What is needed ▸ Set down only the lines running from the one with "Keep writing the" to the one with "material being written.", both lines included, exactly as they stand, please.

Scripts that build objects

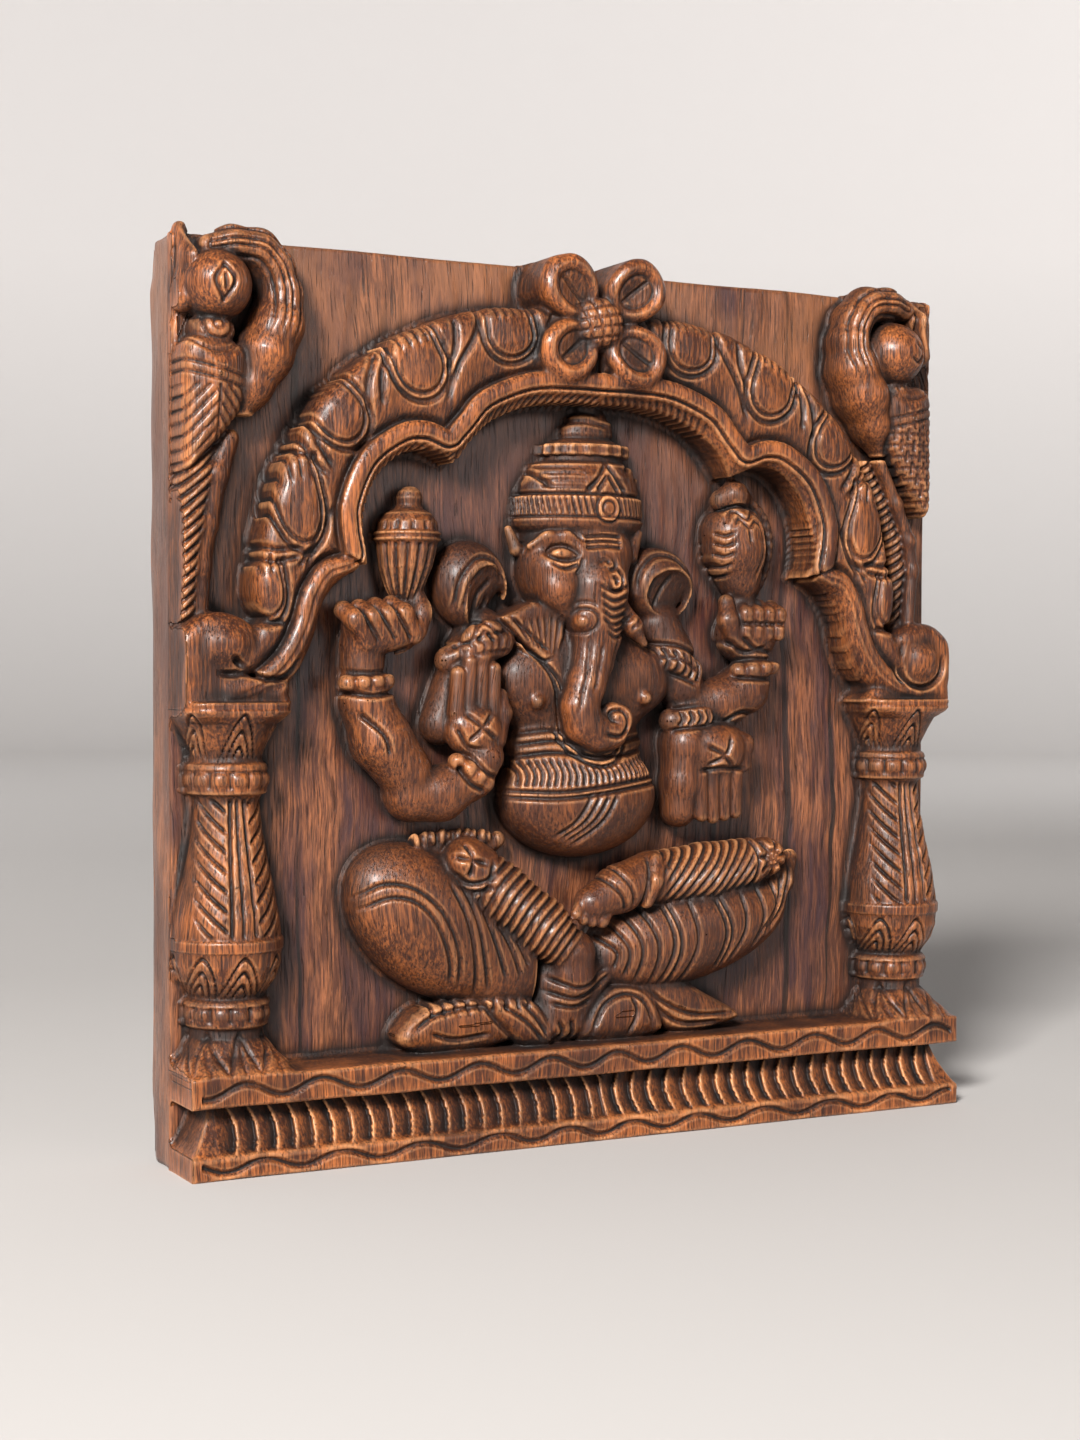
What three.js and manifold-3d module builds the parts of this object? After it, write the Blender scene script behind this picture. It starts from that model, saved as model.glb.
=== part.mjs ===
// A square wooden wall panel carved in deep relief: an elephant-headed figure seated on a lotus under a
// cusped arch, between two turned pillars on a moulded plinth, with a bird in each top corner and a rosette
// at the crown of the arch.
// Millimetres. +X is to the viewer's right, +Y runs into the wall and +Z is up.
// The origin is on the surface that the panel stands on, at the middle of its width and of its thickness.
// Each carved feature is a solid of its own. "left" and "right" are the viewer's.
import * as THREE from "three";
import { mergeVertices } from "three/addons/utils/BufferGeometryUtils.js";
import Module from "manifold-3d";

const wasm = await Module();
wasm.setup();

// ---- driving dimensions ----
const WIDTH = 305;
const HEIGHT = 311; // to the tips of the corner leaves
const BOARD_HEIGHT = 307;
const THICKNESS = 45;
const BOARD_THICKNESS = 22;
const PLINTH_HEIGHT = 33.5;
const GAP = 0.3; // between two pieces that touch

const FRONT = -THICKNESS / 2;
const BACK = THICKNESS / 2;
const GROUND = BACK - BOARD_THICKNESS; // the board's front face
const EDGE = WIDTH / 2;
const STAND = PLINTH_HEIGHT + GAP; // what stands on the plinth starts here

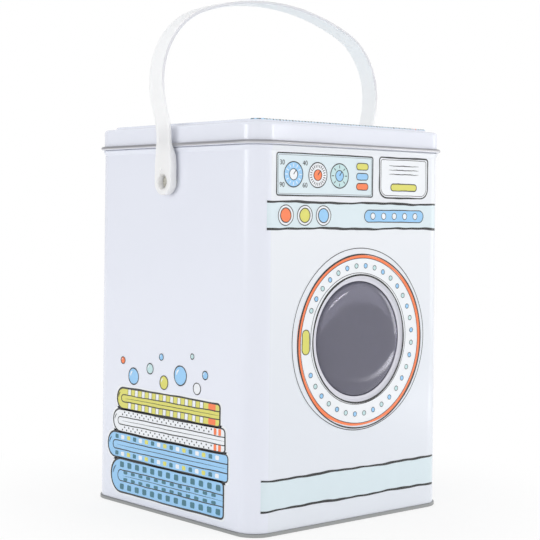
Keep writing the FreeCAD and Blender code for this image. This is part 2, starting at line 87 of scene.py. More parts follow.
class Finish:
    """A material being written. node() adds any node: its type, its settings, then its inputs."""

    def __init__(self, name, kind="material"):
        if kind == "world":
            self.owner = bpy.data.worlds.new(name)
        else:
            self.owner = bpy.data.materials.new(name)
        self.owner.use_nodes = True
        self.tree = self.owner.node_tree
        self.tree.nodes.clear()
        self.out = self.tree.nodes.new("ShaderNodeOutput" + kind.capitalize())

    def node(self, kind, settings=None, inputs=None, output=0):
        made = self.tree.nodes.new("ShaderNode" + kind)
        for key, value in (settings or {}).items():
            setattr(made, key, value)
        for key, value in (inputs or {}).items():
            socket = made.inputs[key]
            if isinstance(value, Wire):
                self.tree.links.new(value.socket, socket)
            elif isinstance(value, tuple) and socket.type == "RGBA":
                socket.default_value = value + (1.0,)
            else:
                socket.default_value = value
        return Wire(self, made.outputs[output])

    def place(self, output="Object"):
        """The point being shaded, or with "Normal" the way its face looks."""
        return self.node("TexCoord", output=output)

    def parts(self, vector):
        """The three numbers of a vector."""
        split = self.node("SeparateXYZ", inputs={0: vector})
        return [Wire(self, split.socket.node.outputs[i]) for i in range(3)]

    def stretched(self, *scale):
        """The point being shaded, with each of its three numbers multiplied."""
        return self.node("Mapping", inputs={"Vector": self.place(), "Scale": scale})

    def noise(self, scale, detail=3.0, vector=None):
        return self.node("TexNoise", inputs={"Vector": vector or self.place(), "Scale": scale,
                                             "Detail": detail, "Roughness": 0.5})

    def ray(self, *kinds):
        """1 for light rays of these kinds, such as Camera or Glossy, and 0 for the rest."""
        found = self.node("LightPath", output=f"Is {kinds[0]} Ray")
        for kind in kinds[1:]:
            found = found.either(self.node("LightPath", output=f"Is {kind} Ray"))
        return found

    def mix(self, share, a, b, blend="MIX"):
        """Colour a where share is 0, colour b where it is 1."""
        return self.node("Mix", {"data_type": "RGBA", "blend_type": blend},
                         {0: share, 6: a, 7: b}, output=2)

    def mix_numbers(self, share, a, b):
        """Number a where share is 0, number b where it is 1."""
        return self.node("Mix", {}, {0: share, 2: a, 3: b})

    def bump(self, height, distance, strength):
        return self.node("Bump", inputs={"Height": height, "Distance": distance,
                                         "Strength": strength})

    def peel(self, share=None):
        """The faint orange-peel surface of stoved enamel and varnish, where share is 1."""
        ripple = self.noise(900.0, 2.0)
        return self.bump(ripple if share is None else ripple * share, 0.02 * MM, 0.10)

    def principled(self, **inputs):
        named = {key.replace("_", " "): value for key, value in inputs.items()}
        return self.node("BsdfPrincipled", inputs=named)

    def done(self, shader):
        self.tree.links.new(shader.socket, self.out.inputs["Surface"])
        return self.owner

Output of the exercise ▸
Keep writing the FreeCAD and Blender code for this image. This is part 2, starting at line 87 of scene.py. More parts follow.
class Finish:
    """A material being written. node() adds any node: its type, its settings, then its inputs."""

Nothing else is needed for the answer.